I think there's also a case to be made for tupling being a fundamentally "more compact" operation, since you're imbuing positional information instead of name information, and destructuring is flexible while staying compact.

// concisely choosing whatever parameter name you want
Iterator.zip([clients, addresses])
  .map(([client, address]) => /* do something */)

// not so concisely choosing parameter names...
Iterator.zipToObject({clients, addresses})
  .map(({clients: client, addresses: address}) => /* do something */)

// or, not so concisely choosing names in the zip itself
Iterator.zipToObject({client: clients, address: addresses})
  .map(({client, address}) => /* do something */)

Of course, this is no argument against using zipToObject in general — only that it's inherently less concise to work with than tupling!

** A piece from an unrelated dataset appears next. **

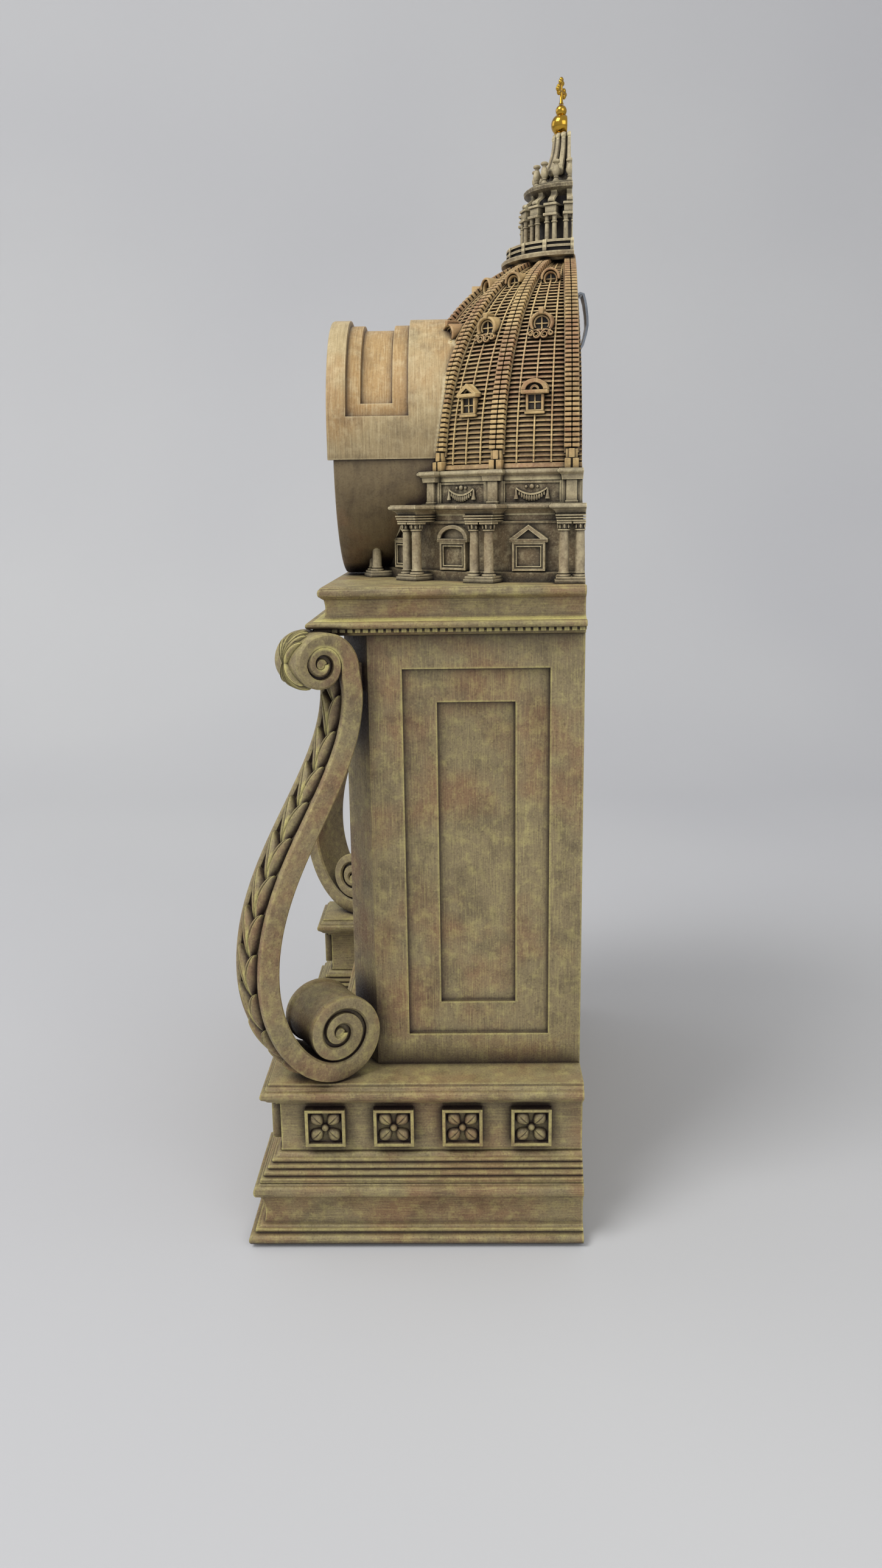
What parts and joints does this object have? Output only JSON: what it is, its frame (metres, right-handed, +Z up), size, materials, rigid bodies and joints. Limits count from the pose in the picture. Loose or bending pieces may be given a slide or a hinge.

So, I can see the reasoning for a more concise name for the generally more concise approach.

(Also sorry if I've misrepresented the actual syntax of these methods here at all, been a little while since we've checked them out!!)

bakkot commented 5 months ago

The thing about names of the fields of objects in zipToObject is a good point, and inclines me more towards having zip instead of zipToArray.

easrng commented 5 months ago

Using arrays rather than objects will also likely minify better.

michaelficarra commented 2 months ago

The methods are now separated. The committee chose the names zip and zipToObjects as a condition for advancement to Stage 2.7 at the June plenary.